Of the 92 isolates studied, 56 (63%) formed biofilm in vitro, 33 (36%) did not form biofilm, and three (3%) were non-evaluable. Thus, 89 isolates were used in the final analysis. Although one representative isolate of each pulsed-field gel electrophoresis type was initially analysed, the results for biofilm formation always agreed with the representative isolate when other isolates belonging to the same pulsed-field gel electrophoresis type from the original collection (‘epidemic strains’) were tested. Biofilm-forming isolates were less frequently imipenem-resistant (25% vs. 47%, p 0.04), ciprofloxacin-resistant (66% vs. 94%, p 0.004) and epidemic (31% vs. 53%, p 0.04) than were non-biofilm-forming isolates. No significant differences in susceptibility to doxycycline (65% vs. 60%), ceftazidime (73% vs. 83%), sulbactam (39% vs. 27%), gentamicin (80% vs. 77%), tobramycin (76% vs. 73%) or rifampicin (0 vs. 3%) were observed (p >0.1).

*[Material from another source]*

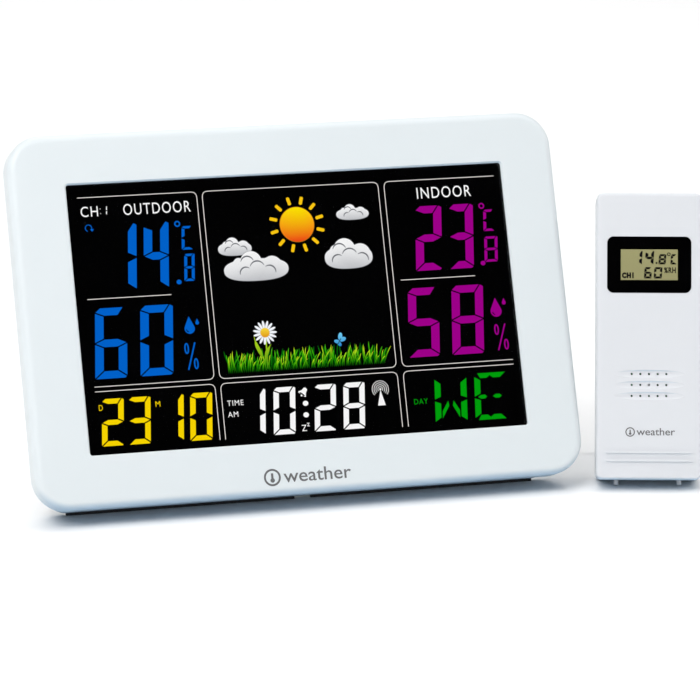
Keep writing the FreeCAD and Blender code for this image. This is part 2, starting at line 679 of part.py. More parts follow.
CHIPS = ("driver", "clock", "memory", "supply")
BUTTONS = ("set_button", "up_button", "down_button", "alert_button", "channel_button", "unit_button")


def main_board():
    """The main board, its chips, switches and screws."""
    board = new_body("board_body")
    rails = [grown(span, d.frame_rail) for span in PLATE_IN]
    pad(board, (d.board_front, BOARD_REAR),
        rectangle((rails[0][0], d.board_right), rails[1], d.board_corner))
    pocket(board, (d.board_front, BOARD_REAR), circles(d.small_screw_r, board_fixings()))
    piece("main_board", board, "console")
    piece("controller_chips", separate(*(chip(name) for name in CHIPS)), "console")
    piece("board_screws", screws(board_fixings(), d.small_screw_r, d.small_head_r, d.small_head,
                                 BOARD_REAR, d.small_screw_tip), "console")
    top = BOARD_REAR + d.switch_tall
    half = d.switch_w / 2
    made = []
    for x, up in button_centres():
        base = block((x - half, x + half), (BOARD_REAR, top), (up - half, up + half))
        made.append(join(base, rod("y", d.plunger_r, (top, top + d.plunger), (x, up))))
    edge = rails[1][1]
    depth = BOARD_REAR + d.bar_switch / 2
    side = block((-half, half), (BOARD_REAR, BOARD_REAR + d.bar_switch), (edge - d.bar_switch, edge))
    made.append(join(side, rod("z", d.button_stem_r, (edge, edge + d.button_slack), (0, depth))))
    piece("tact_switches", separate(*made), "console")


def radio_parts():
    """The clock radio's ferrite rod and coil, and the sensor receiver."""
    centre = (d.rod_depth, d.rod_up)
    piece("clock_antenna_rod", rod("x", d.rod_r, (d.rod_left, d.rod_right), centre), "console")
    span = (d.coil_left, d.coil_right)
    piece("clock_antenna_coil", cut(rod("x", d.coil_r, span, centre), rod("x", d.rod_r, span, centre)),
          "console")
    up = (d.card_low, d.card_high)
    rear = d.card_front + d.card_thick
    header = block((d.card_left, d.card_left + d.header_w), (BOARD_REAR, d.card_front), up)
    card = block((d.card_left, d.card_left + d.card_w), (d.card_front, rear), up)
    half = d.card_chip / 2
    x = d.card_left + (d.card_w + d.header_w) / 2
    level = (d.card_low + d.card_high) / 2
    radio = block((x - half, x + half), (rear, rear + d.card_chip_thick), (level - half, level + half))
    piece("receiver_module", join(header, card, radio), "console")


def board_parts():
    """Buzzer, room climate sensor and power inlet."""
    spot = (d.buzzer_x, d.buzzer_up)
    sounder = rod("y", d.buzzer_r, (BOARD_REAR, d.buzzer_rear), spot)
    mouth = rod("y", d.buzzer_hole_r, (d.buzzer_rear - d.buzzer_hole, d.buzzer_rear), spot)
    piece("buzzer", cut(sounder, mouth), "console")
    half = d.probe_w / 2
    spot = (d.probe_x, d.probe_up)
    probe = block((spot[0] - half, spot[0] + half), (BOARD_REAR, d.probe_rear),
                  (spot[1] - half, spot[1] + half))
    mouth = rod("y", d.probe_hole_r, (d.probe_rear - d.probe_hole, d.probe_rear), spot)
    piece("climate_sensor", cut(probe, mouth), "console")
    half = d.jack_w / 2
    centre = (d.jack_x, d.jack_up)
    rear = d.console_deep + d.jack_proud
    shell = block((d.jack_x - half, d.jack_x + half), (BOARD_REAR, d.jack_rear),
                  (d.jack_up - half, d.jack_up + half))
    collar = rod("y", d.jack_collar_r, (d.jack_rear, rear), centre)
    bore = rod("y", d.jack_bore_r, (d.jack_bore_front, rear), centre)
    pin = rod("y", d.jack_pin_r, (d.jack_bore_front, rear - d.jack_pin_set), centre)
    piece("power_inlet", join(cut(join(shell, collar), bore), pin), "console")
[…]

Complete epidemiological and clinical data were available for 78 patients and were included in the analysis of factors associated with biofilm formation. Univariate analyses are shown in Table 1. ORs (95% CI) for the variables selected in multivariate analysis were: treatment in an intensive care unit, 0.1 (0.004–0.8); respiratory tract sample, 0.2 (0.005–0.4); ciprofloxacin resistance, 0.06 (0.009–0.4); and previous receipt of aminoglycosides, 13.1 (2.3–74.9). When CDC criteria were used [12], the frequencies of infection caused by biofilm-forming and non-biofilm-forming isolates were similar (20/49 (41%) vs. 13/29 (45%), p 0.1). Types of infections are shown in Table 2. Infections caused by non-biofilm-forming isolates showed a non-significant trend toward the presence of sepsis and a higher mortality rate when compared with infections caused by biofilm-forming isolates (92% vs. 70%, p 0.1, and 23% vs. 14%, p 0.6, respectively).

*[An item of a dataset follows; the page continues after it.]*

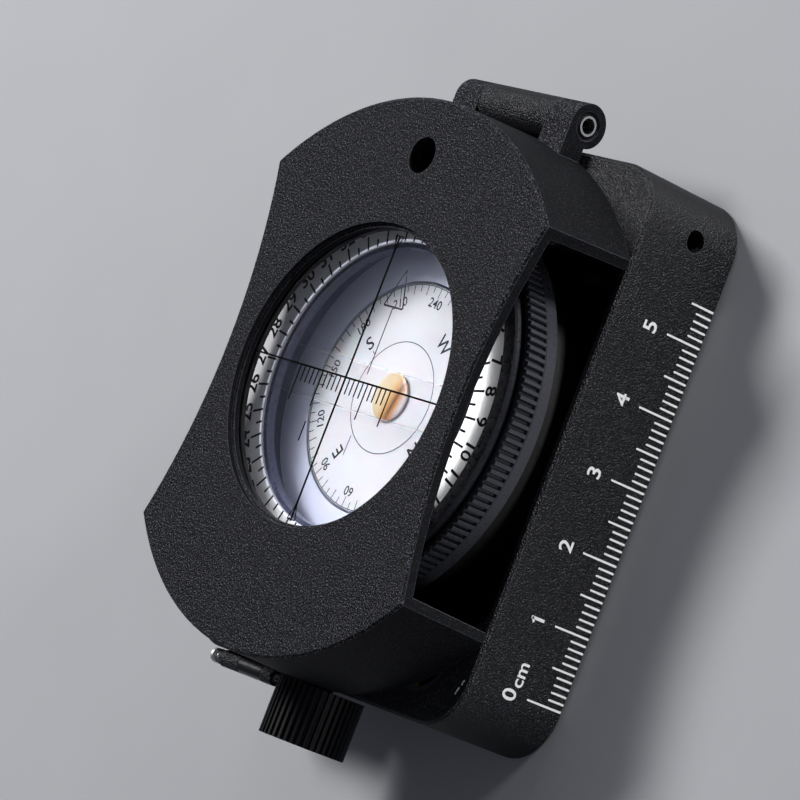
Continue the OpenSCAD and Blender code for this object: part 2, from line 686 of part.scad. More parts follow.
module cover_casting() color([0.1, 0.1, 0.11]) difference() {
  lug_in = barrel_w / 2 + lug_gap;
  union() {
    difference() {
      union() {
        turned([[0, base_h], [rim_r, base_h], [end_arc_r, cover_top - cover_edge],
          [end_arc_r - cover_edge, cover_top], [0, cover_top]]);
        for (s = [-1, 1]) {
          x0 = min(s * lug_in, s * (lug_in + lug_w));
          rod_x(barrel_r, x0, x0 + lug_w, hinge_y, hinge_z);
          block([x0, base_l / 2 - 4, base_h], [x0 + lug_w, hinge_y, hinge_z + barrel_r]);
        }
      }
      cover_inside();
      rod_x(barrel_r + part_gap, -lug_in, lug_in, hinge_y, hinge_z);
    }
    ring(window_glass_r + window_boss_wall, window_lip_r, boss_under, cover_top - 1);
  }
  for (s = [0, 180]) rotate([0, 0, s]) waist_cutter();
  translate([0, 0, cover_top - window_step_h]) cylinder(r = window_r, h = 2);
  translate([0, 0, boss_under - 1]) cylinder(r = window_lip_r, h = base_h);
  translate([0, 0, boss_under - 1]) cylinder(r = window_glass_r + fit_gap,
    h = window_top - boss_under + 1);
  translate([0, cover_hole_y, base_h]) cylinder(r = cover_hole_r, h = base_h);
  rod_x(pin_r, -base_w, base_w, hinge_y, hinge_z);
  rod_x(pin_seat_r, lug_in + lug_w - pin_seat_depth, base_w, hinge_y, hinge_z);
  rod_x(pin_seat_r, -base_w, pin_seat_depth - lug_in - lug_w, hinge_y, hinge_z);
}

module window_glass() color([0.85, 0.9, 0.95, 0.35]) translate([0, 0, window_under])
  cylinder(r = window_glass_r, h = window_glass_t);

module window_ring() color([0.12, 0.12, 0.13]) ring(window_glass_r + fit_gap,
  window_glass_r - window_ring_w, boss_under, window_under);

module hinge_pin() color("silver") difference() {
  half = barrel_w / 2 + lug_gap + lug_w;
  rod_x(pin_r, -half, half, hinge_y, hinge_z);
  rod_x(pin_bore_r, -half - 1, half + 1, hinge_y, hinge_z);
}

module bezel_ring() color([0.12, 0.12, 0.13]) {
  ledge_z = scale_z + 0.15;
  ledge_in_r = crystal_r - crystal_ledge;
  groove_z = rib_top - 0.8;
  lip_z = scale_z + scale_t + lip_h;
  turned([[bore_in_bezel, bezel_z], [bezel_r - 0.2, bezel_z], [bezel_r, bezel_z + 0.2],
    [bezel_r, rib_z - 0.15], [bezel_r - 0.15, rib_z], [rib_core_r, rib_z],
    [rib_core_r, rib_top - 0.2], [rib_core_r - 0.2, rib_top], [lip_r + 0.9, rib_top],
    [lip_r + 0.6, groove_z], [lip_r + 0.2, groove_z], [lip_r, lip_z - 0.25],
    [lip_r - 0.25, lip_z], [scale_r + 0.1, lip_z], [scale_r, lip_z - 0.1], [scale_r, scale_z],
    [crystal_r + fit_gap, scale_z], [crystal_r + fit_gap, ledge_z], [ledge_in_r, ledge_z],
    [ledge_in_r - 0.2, web_under - skirt_drop], [ledge_in_r + 0.8, web_under - skirt_drop],
    [ledge_in_r + 1, web_under], [bore_in_bezel, web_under],
    [bore_in_bezel, snap_z + snap_h / 2 + 0.1], [snap_out_r + 0.1, snap_z + snap_h / 2 + 0.1],
    [snap_out_r + 0.1, snap_z - snap_h / 2 - 0.1], [bore_in_bezel, snap_z - snap_h / 2 - 0.1]]);
  translate([0, 0, rib_z]) linear_extrude(rib_h) difference() {
    ribbed_outline(bezel_r, rib_depth, rib_count);
    circle(r = rib_core_r - 0.3);
  }
}

module scale_ring() color("white")
  ring(scale_r - glue_gap, crystal_r + fit_gap, scale_z, scale_z + scale_t);

module dial_crystal() color([0.85, 0.9, 0.95, 0.35]) translate([0, 0, scale_z + 0.15])
  turned([[0, 0], [crystal_r, 0], [crystal_r, crystal_t - 0.15], [crystal_r - 0.15, crystal_t],
    [0, crystal_t]]);

module compass_card() color("white") ring(card_r, hub_r, card_top - card_t, card_top);

module card_hub() color([0.8, 0.78, 0.7])
  turned([[post_r + 0.15, hub_bottom], [hub_r, hub_bottom], [hub_r, card_top],
    [hub_flange_r, card_top], [hub_flange_r - 0.1, jewel_seat_z], [jewel_r, jewel_seat_z],
    [jewel_r, jewel_z], [post_r + 0.15, jewel_z]]);

// The dome is turned from six conical bands
module pivot_jewel() color([0.95, 0.6, 0.15])
  turned(concat([[cup_r, jewel_z], [jewel_r, jewel_z], [jewel_r, jewel_seat_z],
    [jewel_head_r, jewel_seat_z]],
    [for (a = [0:15:90]) [jewel_head_r * cos(a), jewel_seat_z + jewel_head_h + jewel_dome_h * sin(a)]],
    [[0, jewel_z + cup_h]]));

module bar_magnet() color([0.35, 0.35, 0.38]) rotate([0, 0, card_north]) difference() {
  z0 = card_top - card_t - magnet_t;
  block([-magnet_l / 2, -magnet_w / 2, z0], [magnet_l / 2, magnet_w / 2, z0 + magnet_t]);
  translate([0, 0, z0 - 1]) cylinder(r = hub_r, h = magnet_t + 2);
}

module clamp_knob() color([0.11, 0.11, 0.12]) translate([0, knob_y, knob_z])
  rotate([90, 0, 0]) difference() {
    union() {
      linear_extrude(knob_l) ribbed_outline(knob_r, knob_rib_depth, knob_ribs);
      translate([0, 0, -knob_collar]) cylinder(r = bush_r, h = knob_collar + 0.5);
    }
    translate([0, 0, knob_l - knob_recess])
      cylinder(r = knob_r - knob_dish_wall, h = knob_recess + through);
    translate([0, 0, -1]) cylinder(r = shaft_r, h = knob_l + 2);
  }

module knob_shaft() color("silver") difference() {
  union() {
    rod_y(shaft_r, knob_y - knob_l + knob_recess, cam_y, 0, knob_z);
    translate([0, cam_y + cam_t / 2, knob_z]) rotate([90, 0, 0]) linear_extrude(cam_t)
      cam_outline();
  }
  rod_y(knob_screw_r, knob_y - knob_l - through, knob_y - knob_l + knob_screw_l, 0, knob_z);
}

// A steady spiral over the quarter turn that lifts the card, then a plain arc
module cam_outline() {
  lead = 30;
  quarter = 90;
  polygon([for (a = [0:6:354]) let (
      t = a > 2 * quarter ? -lead : min(a, quarter + lead),
      r = cam_r + cam_rise * t / quarter)
    [r * sin(a), -r * cos(a)]]);
}

module knob_screw() color("silver") translate([0, knob_y - knob_l, knob_z])
  rotate([90, 0, 0]) difference() {
    union() {
      translate([0, 0, -knob_recess]) cylinder(r = knob_screw_head_r, h = knob_screw_head_h);
      translate([0, 0, -knob_screw_l])
        cylinder(r = knob_screw_r, h = knob_screw_l - knob_recess + eps);
    }
    block([-knob_screw_head_r - 1, -screw_slot_w / 2, knob_screw_head_h - knob_recess - screw_slot_h],
      [knob_screw_head_r + 1, screw_slot_w / 2, through]);
  }

module clamp_lever() color("silver") difference() {
  union() {
    block([-lever_w / 2, cam_y - cam_t / 2, lever_top - lever_t], [lever_w / 2, -fork_l, lever_top]);
    block([-fork_w / 2, -fork_l, lever_top - lever_t], [fork_w / 2, pad_r, lever_top]);
    rod_x(pad_r, -fork_w / 2, fork_w / 2, 0, pad_z);
    rod_x(lever_pin_r + lever_eye, -lever_w / 2, lever_w / 2, -lever_nose, lever_mid);
  }
  block([-post_r - fork_gap, -fork_l + lever_t, 0], [post_r + fork_gap, fork_l, base_h]);
  rod_x(lever_pin_r + run_gap, -bracket_w, bracket_w, -lever_nose, lever_mid);
}

module lift_sleeve() color([0.78, 0.66, 0.36]) turned([[sleeve_in_r, flange_z],
  [flange_r, flange_z], [flange_r, flange_z + flange_t], [sleeve_r, flange_z + flange_t],
  [sleeve_r, sleeve_top], [sleeve_in_r, sleeve_top]]);

module lens_leaf() color([0.11, 0.11, 0.12]) difference() {
  union() {
    rod_x(knuckle_r, knuckle_x[2], knuckle_x[3], lens_y, lens_z);
    block([knuckle_x[2], leaf_back_y - leaf_t, lens_z - leaf_drop],
      [knuckle_x[3], leaf_back_y, lens_z]);
    rod_y(lens_r + lens_rim, leaf_back_y - leaf_t, leaf_back_y, leaf_x, lens_z - leaf_drop);
  }
  rod_x(lens_pin_r + run_gap, -base_w, 0, lens_y, lens_z);
  rod_y(lens_r, -base_l, 0, leaf_x, lens_z - leaf_drop);
}

// A lens turned from a few conical bands on each side
module reading_lens() color([0.85, 0.92, 1, 0.35]) {
  bulge = 0.4;
  edge_t = leaf_t - 2 * bulge;
  bands = 6;
  side = [for (i = [0:bands]) let (u = 1 - i / bands)
    [lens_r * u, edge_t / 2 + bulge * (1 - u * u)]];
  translate([leaf_x, leaf_back_y - leaf_t / 2, lens_z - leaf_drop]) rotate([90, 0, 0])
    turned(concat([[0, -edge_t / 2 - bulge]], [for (i = [bands - 1:-1:0]) [side[i][0], -side[i][1]]],
      side));
}

base_casting();
bottom_plate();
bottom_screws();
tripod_bush();
compass_bowl();
bowl_screws();
card_well();
dial_surround();
pivot_post();
bezel_seal();
bezel_snap_ring();
shaft_bush();
lever_bracket();
lever_pin();
lift_spring();
level_cup();
level_liquid();
level_glass();
lens_hinge_pin();
lens_spring();
cover_casting();
window_glass();
window_ring();
hinge_pin();
bezel_ring();
scale_ring();
dial_crystal();
compass_card();
card_hub();
pivot_jewel();
bar_magnet();
clamp_knob();
knob_shaft();
knob_screw();
clamp_lever();
lift_sleeve();
lens_leaf();
reading_lens();
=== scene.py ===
# %% [markdown]
# # A handheld sighting compass
# The real object is a small cast box with a hinged cover. A ribbed bezel and a floating card sit
# between them, seen through a window. The frame that is loaded here already holds every solid at
# its real size, so this lesson adds what a solid model can't hold: finishes, printed marks, a
# bubble, soft edges and a coiled spring.

# %% Load the frame
import bpy
import bmesh
from math import radians, pi, atan2
from mathutils import Matrix, Vector


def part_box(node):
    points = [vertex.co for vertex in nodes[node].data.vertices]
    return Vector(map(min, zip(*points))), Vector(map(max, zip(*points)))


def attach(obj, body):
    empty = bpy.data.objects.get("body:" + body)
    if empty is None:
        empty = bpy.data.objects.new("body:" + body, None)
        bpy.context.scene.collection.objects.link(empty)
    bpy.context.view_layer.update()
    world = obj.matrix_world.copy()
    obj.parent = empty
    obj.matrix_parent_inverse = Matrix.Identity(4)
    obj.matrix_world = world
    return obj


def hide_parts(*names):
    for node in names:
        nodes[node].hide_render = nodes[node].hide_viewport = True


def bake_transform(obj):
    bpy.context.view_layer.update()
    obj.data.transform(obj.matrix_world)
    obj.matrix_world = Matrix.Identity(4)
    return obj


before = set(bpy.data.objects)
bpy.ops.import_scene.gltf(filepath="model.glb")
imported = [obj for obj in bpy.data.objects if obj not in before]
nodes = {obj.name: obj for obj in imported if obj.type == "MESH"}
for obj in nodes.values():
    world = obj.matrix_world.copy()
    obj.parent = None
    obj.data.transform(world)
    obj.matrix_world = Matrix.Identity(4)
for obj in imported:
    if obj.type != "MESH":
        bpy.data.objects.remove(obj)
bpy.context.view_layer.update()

# %% [markdown]
# ## Units and colours
# Blender works in metres, and a compass is easier to think of in millimetres. The lengths below are
# in millimetres until they are multiplied by MM. Colours are written as the hex values that a
# colour picker shows. The shaders need them linear, so one function turns them.

# %% Helpers for units and colours
MM = 0.001


def mm(*values):
    """Millimetres to a vector in metres."""
    return Vector(values) * MM


def per(size_mm):
    """A texture scale whose features are about size_mm across."""
    return 1.0 / (size_mm * MM)


def linear(code):
    """An sRGB hex value as linear red, green, blue and a full alpha."""
    parts = [int(code[i:i + 2], 16) / 255 for i in (1, 3, 5)]
    return [c / 12.92 if c <= 0.04045 else ((c + 0.055) / 1.055) ** 2.4 for c in parts] + [1.0]


print("mid grey is", [round(c, 3) for c in linear("#808080")])

# %% [markdown]
# ## Camera
# The picture was taken from the ruler side, about 40 degrees up, with the camera rolled so that the
# compass seems to stand on its knob end. The camera's place and axes were worked out from the ruler
# and the round parts. They are rounded here, so the axes are squared up again.

# %% Camera
LENS_MM = 211.4
SENSOR_MM = 36
NEAREST_M = 0.01
camera_place = Vector((0.4750, -0.0373, 0.4067))
camera_right = Vector((0.6058, 0.3596, -0.7097))
camera_up = Vector((-0.1832, 0.9311, 0.3154))
camera_back = camera_right.cross(camera_up).normalized()
camera_up = camera_back.cross(camera_right).normalized()

camera_data = bpy.data.cameras.new("camera")
camera_data.lens = LENS_MM
camera_data.sensor_width = SENSOR_MM
camera_data.clip_start = NEAREST_M
camera = bpy.data.objects.new("camera", camera_data)
bpy.context.scene.collection.objects.link(camera)
axes = Matrix((camera_right.normalized(), camera_up, camera_back)).transposed()
camera.matrix_world = Matrix.Translation(camera_place) @ axes.to_4x4()
bpy.context.scene.camera = camera
print("camera is", round(camera_place.length, 3), "m from the origin")

# %% [markdown]
# ## Nodes
# Every finish is a tree of shader nodes, and each node takes several lines to make, set and link.
# One function does all three for any node. Another starts a material with nothing but its output.
# No real surface has one even colour, so a third mixes two near ones by a noise. The noise lies in
# object space, where it keeps its size and moves with the part.

# %% Helpers for shader nodes
def add(tree, kind, links=(), **settings):
    """A node with its settings, and its inputs linked or set from (input, source) pairs."""
    node = tree.nodes.new(kind)
    for name, value in settings.items():
        setattr(node, name, value)
    for socket, source in links:
        if isinstance(source, bpy.types.NodeSocket):
            tree.links.new(source, node.inputs[socket])
        else:
            node.inputs[socket].default_value = source
    return node


def new_material(name):
    """An empty material, its tree and its output node."""
    material = bpy.data.materials.new(name)
    material.use_nodes = True
    material.node_tree.nodes.clear()
    output = material.node_tree.nodes.new("ShaderNodeOutputMaterial")
    return material, material.node_tree, output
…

There is very limited information concerning the ability of A. baumannii to form biofilm [5–7]. In a collection of clinical isolates of A. baumannii, Sechi et al. [8] found that 16 (80%) of 20 isolates formed biofilm, perhaps because of a dominant A. baumannii clone. In the present study, 63% of 92 clonally unrelated A. baumannii clinical isolates formed biofilm. Interestingly, all clonally related isolates shared either an ability or an inability to form a biofilm, which suggests that this is a clone-specific feature and that its expression does not vary substantially under different conditions; however, further studies are needed to investigate this hypothesis.

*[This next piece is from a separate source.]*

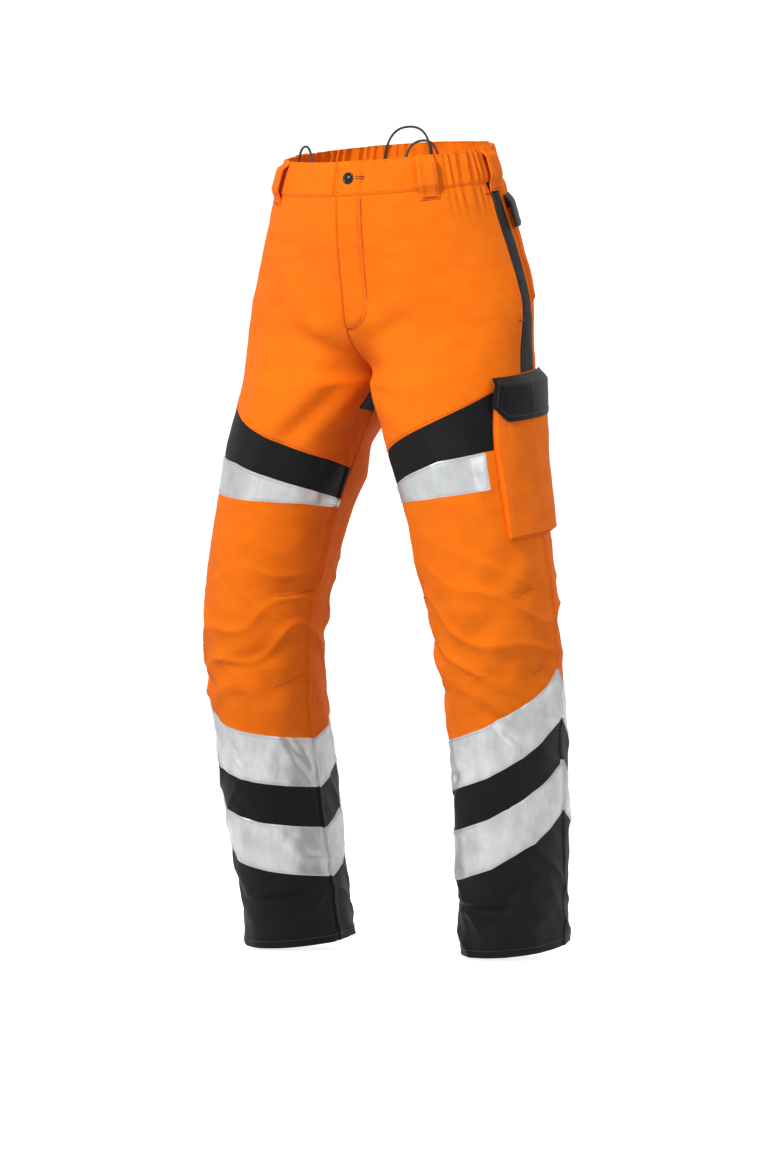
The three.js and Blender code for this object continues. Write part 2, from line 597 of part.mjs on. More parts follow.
for (const [name, side] of [["left", 1], ["right", -1]]) {
  upperLeg(side, name);
  lowerLeg(side, name);
  linings(side, name);
  beltLoop(`belt_loop_front_${name}`, side, 0.735);
  beltLoop(`belt_loop_side_${name}`, side, 0.485);
  beltLoop(`belt_loop_rear_${name}`, side, 0.2);
}
beltLoop("belt_loop_centre_back", 1, 0);
waistband();
braceLoop("brace_loop_front_left", 0.68, 0.8);
braceLoop("brace_loop_front_right", 1.125, 1.22);
braceLoop("brace_loop_rear", -0.02, -0.17);
pockets();
fly();

export default trousers;
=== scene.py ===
"""Chainsaw protective trousers: cloth, seams, stitching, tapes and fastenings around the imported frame.

Working sizes are millimetres, on the same (side, u, height, offset) cloth coordinates as the CAD:
u is 0 at the inseam seen from behind, 0.25 back, 0.5 outseam, 0.75 front and 1 at the inseam again;
above the crotch 0 is the centre back and 1 the centre front. Height is measured from the hem.
"""
import json
import math

import bpy
import numpy as np
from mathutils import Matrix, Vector


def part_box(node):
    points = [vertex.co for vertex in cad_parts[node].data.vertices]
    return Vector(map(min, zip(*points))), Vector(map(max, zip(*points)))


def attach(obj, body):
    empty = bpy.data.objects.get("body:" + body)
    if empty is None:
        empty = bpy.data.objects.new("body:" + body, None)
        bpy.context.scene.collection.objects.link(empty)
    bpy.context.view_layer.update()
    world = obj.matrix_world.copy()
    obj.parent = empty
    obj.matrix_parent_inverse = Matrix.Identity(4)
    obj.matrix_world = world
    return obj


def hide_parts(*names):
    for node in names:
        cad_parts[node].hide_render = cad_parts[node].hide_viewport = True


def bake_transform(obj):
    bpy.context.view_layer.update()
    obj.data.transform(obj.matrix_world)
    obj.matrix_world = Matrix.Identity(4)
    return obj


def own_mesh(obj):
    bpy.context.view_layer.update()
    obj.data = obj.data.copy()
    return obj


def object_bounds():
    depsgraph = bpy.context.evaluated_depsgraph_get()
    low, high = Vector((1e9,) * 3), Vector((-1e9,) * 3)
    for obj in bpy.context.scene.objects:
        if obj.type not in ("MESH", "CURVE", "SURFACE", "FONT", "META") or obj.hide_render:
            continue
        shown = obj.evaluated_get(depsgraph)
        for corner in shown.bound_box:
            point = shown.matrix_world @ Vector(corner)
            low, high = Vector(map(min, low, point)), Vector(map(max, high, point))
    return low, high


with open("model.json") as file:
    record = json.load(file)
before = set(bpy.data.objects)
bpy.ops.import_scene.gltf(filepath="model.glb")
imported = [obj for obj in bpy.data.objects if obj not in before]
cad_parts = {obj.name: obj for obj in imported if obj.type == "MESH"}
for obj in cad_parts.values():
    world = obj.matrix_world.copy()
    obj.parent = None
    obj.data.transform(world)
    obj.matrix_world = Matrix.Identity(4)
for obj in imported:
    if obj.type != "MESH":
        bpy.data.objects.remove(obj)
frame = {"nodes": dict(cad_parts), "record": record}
cad_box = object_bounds()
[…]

Although limited by the low number of cases, the present results suggest that biofilm plays a role in the pathogenesis of some device-associated A. baumannii infections (e.g., those involving Foley catheters, venous catheters and cerebrospinal fluid shunts); in contrast, ventilator-associated pneumonia was not caused predominantly by biofilm-forming isolates. These results suggest the hypothesis that infections caused by biofilm-forming isolates might be associated with a diminished frequency of systemic response or mortality; however, this association was not statistically significant and further studies would be necessary to investigate this possibility.

Biofilm-forming isolates were less frequently resistant to imipenem and ciprofloxacin, and seemed to be less epidemic. A possible explanation is that biofilm-forming isolates are not as dependent as their non-biofilm-forming counterparts on antimicrobial resistance and epidemic characteristics to survive in the hospital environment. Sechi et al. [8] have previously reported no relationship between biofilm formation and the production of PER-1 β-lactamase. However, patients who had previously received aminoglycosides were at an increased risk of being colonised or infected by biofilm-forming A. baumannii. Previous aminoglycoside use may exert a different selection pressure on biofilm formation, irrespective of the in-vitro susceptibility.

In summary, >60% of unrelated A. baumannii isolates from clinical samples formed biofilm, and these isolates were associated mainly with device-associated infections. These isolates were less frequently resistant to imipenem and ciprofloxacin.